*PROMPT*.
Beginning with the first line of the data below, extract each line up to and including the one containing "edge_proud = 0.3; // [0.1:0.1:1.5]". Copy them exactly and add nothing.

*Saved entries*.
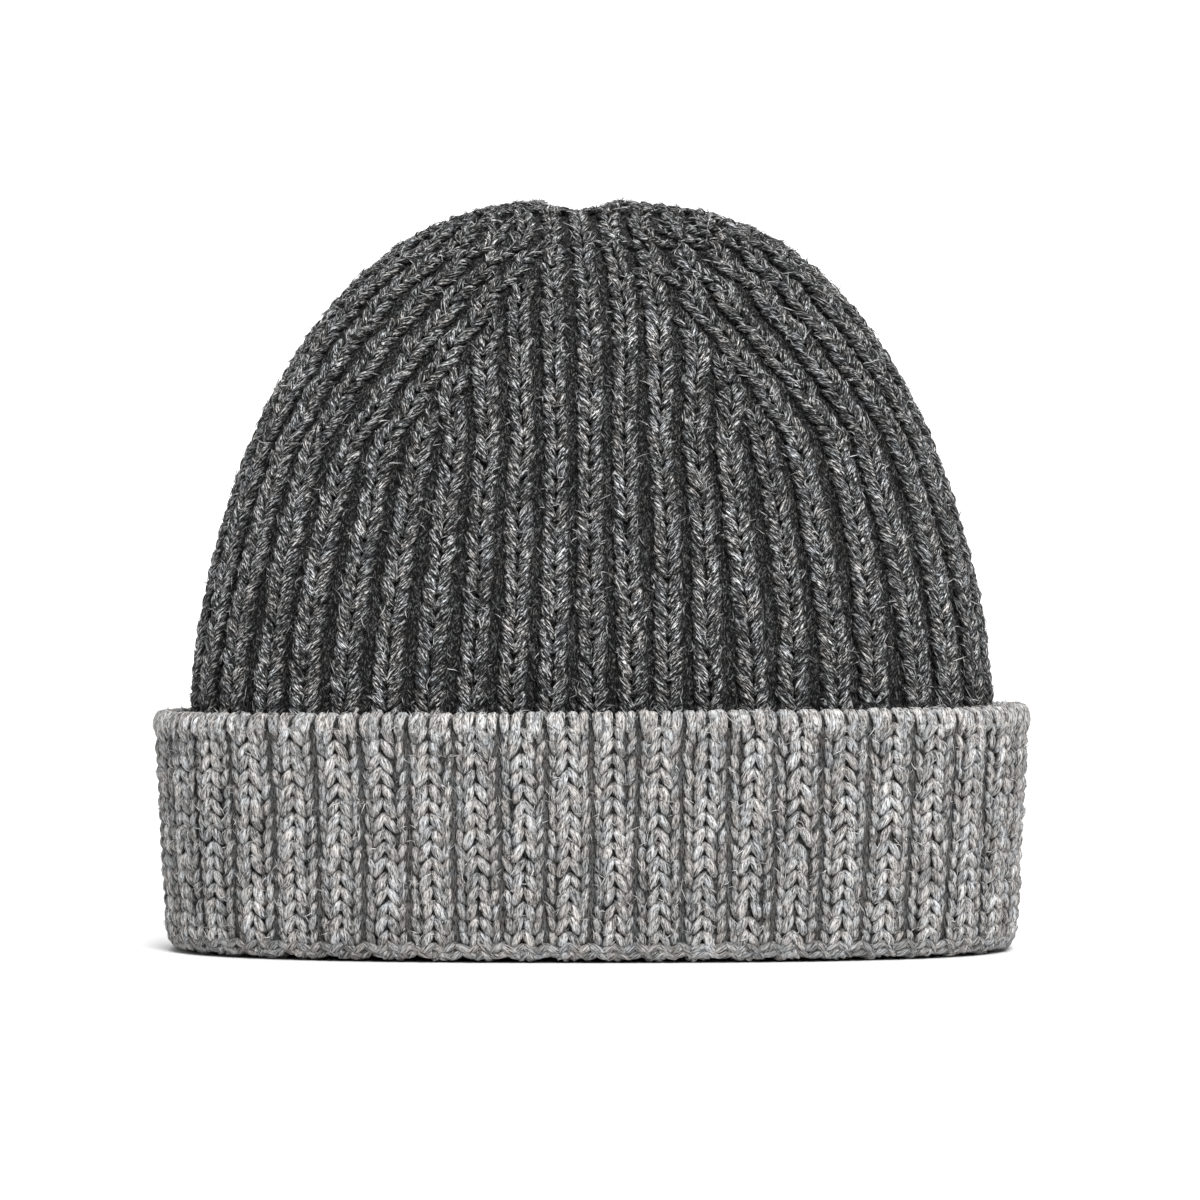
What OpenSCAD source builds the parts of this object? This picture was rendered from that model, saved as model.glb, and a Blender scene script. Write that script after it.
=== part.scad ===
// Rib-knit beanie with a turned-up cuff.
// It stands on the fold of its cuff: +Z is up, -Y is the front, +X is the viewer's right.
// The origin is on the ground, in the middle of the head opening. Units are millimetres.

/* [Crown] */
// Width of the crown from ear to ear
crown_w = 202; // [170:1:250]
// Depth of the crown from front to back
crown_d = 108; // [70:1:190]
// Height of the whole hat
hat_h = 189; // [155:1:240]
// Height at which the straight sides end and the dome begins
shoulder_h = 61; // [52:1:85]
// Thickness of the charcoal rib knit
crown_t = 4.5; // [2:0.1:7]
// Squareness of the sections: 2 is an ellipse, more is boxier
section_power = 2.5; // [2:0.1:4]
// How late the dome draws in towards its top, seen from the front
front_arch_power = 1.6; // [1.2:0.1:2.6]
// Roundness of the dome's top, seen from the front: less is fuller
front_arch_root = 0.37; // [0.3:0.01:0.6]
// How late the dome thins towards its top, seen from the side
arch_power = 1.5; // [1.1:0.1:2.4]

/* [Cuff] */
// Height of the turned-up cuff
cuff_h = 61; // [45:1:80]
// Thickness of the light grey rib knit
cuff_t = 4.5; // [2:0.1:7]
// Gap between the two layers of the cuff at the fold
fold_gap = 1.6; // [0.2:0.1:3]
// Gap between the crown and the top of the turned-up layer
cuff_standoff = 4.7; // [1:0.1:12]
// How much narrower each side is at the rim than at the shoulder
rim_taper = 0.3; // [0:0.1:6]
// Height at which the light grey facing is linked to the charcoal crown
join_h = 49; // [30:1:51]
// Height of the rolled cast-on edge
edge_h = 5.2; // [3:0.1:9]
// How far the cast-on edge stands proud of the knit below it
edge_proud = 0.3; // [0.1:0.1:1.5]

/* [Seams and yarn] */
// Width of the back seam inside the hat
seam_w = 5; // [2:0.5:10]
// How far the back seam stands off the inside of the knit
seam_t = 1.4; // [0.6:0.1:3]
// Radius of the yarn that draws the top together
gather_yarn_r = 1.1; // [0.6:0.1:2]
// Radius of the ring that the gathering yarn makes
gather_ring_r = 2.8; // [2:0.1:5]

/* [Care label] */
// Width of the blank label
label_w = 28; // [15:1:45]
// Height of the blank label
label_h = 34; // [15:1:45]
// Thickness of the folded label
label_t = 0.8; // [0.4:0.1:2]
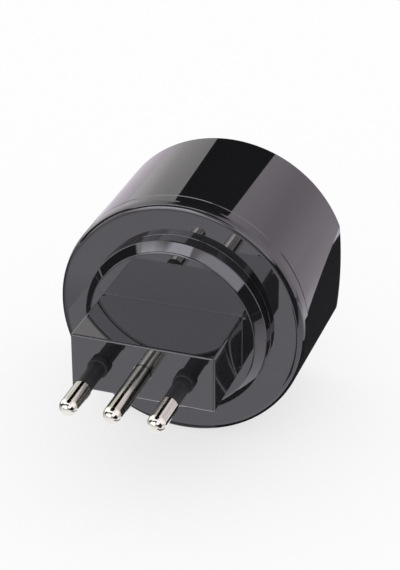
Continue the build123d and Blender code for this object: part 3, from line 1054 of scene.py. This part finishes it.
card(
    "front_softbox",
    ((-180, 1), (-152, 1)),
    ((-180, 20), (-130, 20)),
    brightness=2.3,
    fade=(0.1, 0.1),
)
card(
    "front_softbox_core",
    ((-178, 13), (-134, 13)),
    ((-166, 36), (-140, 31)),
    brightness=4.1,
    fade=(0.06, 0.08),
)
card(
    "front_wall_flag",
    ((160, 33), (-150, 32), (-120, 20)),
    ((165, 59), (-150, 59), (-116, 38)),
    brightness=0.12,
    fade=(0.03, 0.06),
)
card(
    "top_left_softbox",
    ((-182, 57), (-160, 58), (-145, 55), (-132, 47), (-120, 40), (-112, 32)),
    ((-182, 67), (-160, 68), (-145, 65), (-132, 58), (-116, 50), (-107, 40)),
    brightness=3.2,
    fade=(0.04, 0.25),
)
card(
    "left_streak_flag",
    ((-112, -4), (-80, -4)),
    ((-121, 36), (-100, 36)),
    brightness=0,
    fade=(0.05, 0.05),
)
card(
    "left_low_flag",
    ((-90, -6), (-74, -6)),
    ((-90, 12), (-80, 12)),
    brightness=0.2,
    fade=(0.4, 0.4),
)
card(
    "left_softbox",
    ((-98, 24), (-84, 10)),
    ((-98, 62), (-72, 62)),
    brightness=1.6,
    fade=(0.1, 0.05),
)
card(
    "right_flag",
    ((104, -6), (182, -6)),
    ((104, 4), (182, 4)),
    brightness=0,
    fade=(0.02, 0.1),
)
card(
    "right_flag_upper",
    ((106, 3), (160, 3)),
    ((117, 28), (127, 20)),
    brightness=0,
    fade=(0.03, 0.03),
)
card(
    "right_flag_front",
    ((122, 3), (168, 3)),
    ((124, 18), (147, 12)),
    brightness=0,
    fade=(0.03, 0.06),
)
card(
    "right_strip",
    ((119, 18), (126, 33), (136, 42), (148, 51), (172, 58)),
    ((117, 26), (118, 38), (128, 48), (142, 57), (172, 64)),
    brightness=2.1,
    fade=(0.1, 0.2),
)
card(
    "right_strip_low",
    ((138, 14), (168, 33)),
    ((136, 22), (160, 38)),
    brightness=3.4,
    fade=(0.08, 0.12),
)
card(
    "right_strip_front",
    ((149, 9), (180, 27)),
    ((148, 14), (178, 33)),
    brightness=2.0,
    fade=(0.08, 0.12),
)
card(
    "overhead_flag",
    ((-22.2, 14), (7.5, 14)),
    ((-22.2, 36), (7.5, 36)),
    brightness=0,
)
card(
    "overhead_flag_middle",
    ((-22.2, 35.5), (7.5, 35.5)),
    ((-27, 49), (9, 49)),
    brightness=0,
)
card(
    "overhead_flag_back",
    ((-27, 48), (9, 48)),
    ((-62, 64), (46, 64)),
    brightness=0,
)
card(
    "ceiling_flag",
    ((-64, 60), (48, 62)),
    ((-140, 66), (150, 72)),
    brightness=0,
)
low_sheet(
    "floor_flag_right",
    ((0.008, 0.022), (0.076, 0.022)),
    ((0.008, 0.150), (0.044, 0.150)),
    brightness=0.02,
)
low_sheet(
    "floor_sheet_right",
    ((0.085, 0.035), (0.500, 0.000)),
    ((0.070, 0.110), (0.500, 0.200)),
    brightness=1.4,
    fade=(0.05, 0.2),
)
# Painted shadow: a dim sheet behind and left of the object, seen only in reflections,
# standing for the object's shadow on the floor.
low_sheet(
    "floor_flag_back",
    ((-0.045, 0.022), (0.008, 0.022)),
    ((-0.120, 0.130), (0.008, 0.130)),
    brightness=0.2,
)
low_sheet(
    "floor_shade_left",
    ((-0.700, -0.040), (-0.045, -0.040)),
    ((-0.700, 0.110), (-0.045, 0.110)),
    brightness=0.02,
    fade=(0, 0.5),
)
low_sheet(
    "floor_flag_left",
    ((-0.700, 0.033), (-0.045, 0.033)),
    ((-0.700, 0.090), (-0.045, 0.080)),
    brightness=0.02,
    fade=(0, 0.1),
)
low_sheet(
    "floor_flag_front",
    ((0.020, -0.055), (0.034, -0.055)),
    ((0.023, 0.005), (0.034, 0.005)),
    brightness=0.12,
)
low_sheet(
    "floor_flag_far",
    ((0.060, -0.090), (0.300, -0.900)),
    ((0.045, -0.035), (1.500, -0.200)),
    brightness=0.02,
)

*SOLUTION TO THIS EXERCISE*.
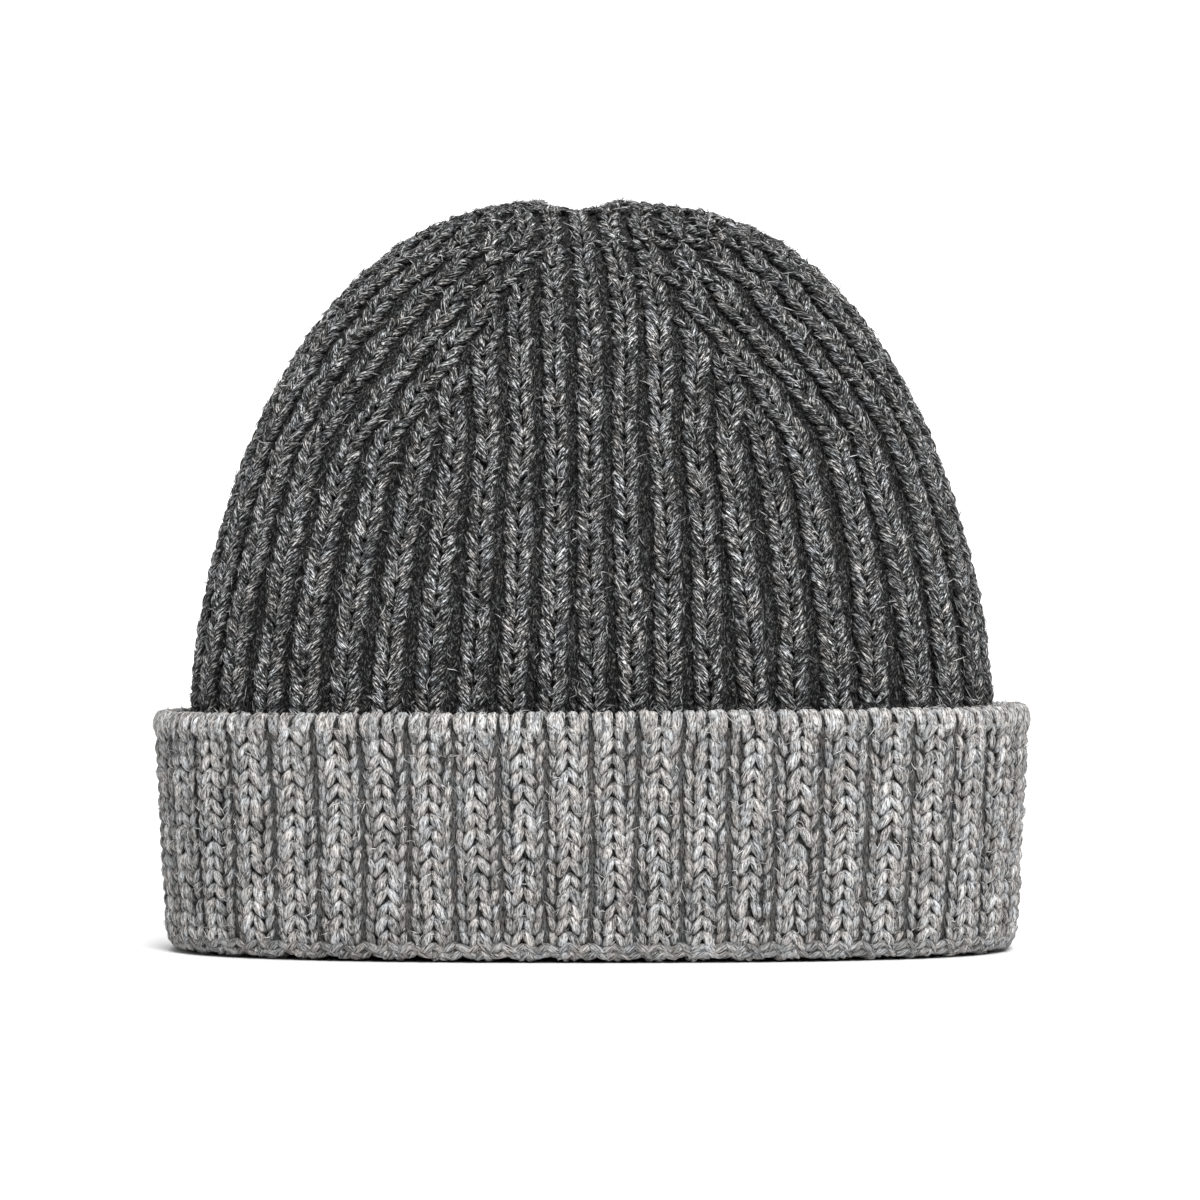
What OpenSCAD source builds the parts of this object? This picture was rendered from that model, saved as model.glb, and a Blender scene script. Write that script after it.
=== part.scad ===
// Rib-knit beanie with a turned-up cuff.
// It stands on the fold of its cuff: +Z is up, -Y is the front, +X is the viewer's right.
// The origin is on the ground, in the middle of the head opening. Units are millimetres.

/* [Crown] */
// Width of the crown from ear to ear
crown_w = 202; // [170:1:250]
// Depth of the crown from front to back
crown_d = 108; // [70:1:190]
// Height of the whole hat
hat_h = 189; // [155:1:240]
// Height at which the straight sides end and the dome begins
shoulder_h = 61; // [52:1:85]
// Thickness of the charcoal rib knit
crown_t = 4.5; // [2:0.1:7]
// Squareness of the sections: 2 is an ellipse, more is boxier
section_power = 2.5; // [2:0.1:4]
// How late the dome draws in towards its top, seen from the front
front_arch_power = 1.6; // [1.2:0.1:2.6]
// Roundness of the dome's top, seen from the front: less is fuller
front_arch_root = 0.37; // [0.3:0.01:0.6]
// How late the dome thins towards its top, seen from the side
arch_power = 1.5; // [1.1:0.1:2.4]

/* [Cuff] */
// Height of the turned-up cuff
cuff_h = 61; // [45:1:80]
// Thickness of the light grey rib knit
cuff_t = 4.5; // [2:0.1:7]
// Gap between the two layers of the cuff at the fold
fold_gap = 1.6; // [0.2:0.1:3]
// Gap between the crown and the top of the turned-up layer
cuff_standoff = 4.7; // [1:0.1:12]
// How much narrower each side is at the rim than at the shoulder
rim_taper = 0.3; // [0:0.1:6]
// Height at which the light grey facing is linked to the charcoal crown
join_h = 49; // [30:1:51]
// Height of the rolled cast-on edge
edge_h = 5.2; // [3:0.1:9]
// How far the cast-on edge stands proud of the knit below it
edge_proud = 0.3; // [0.1:0.1:1.5]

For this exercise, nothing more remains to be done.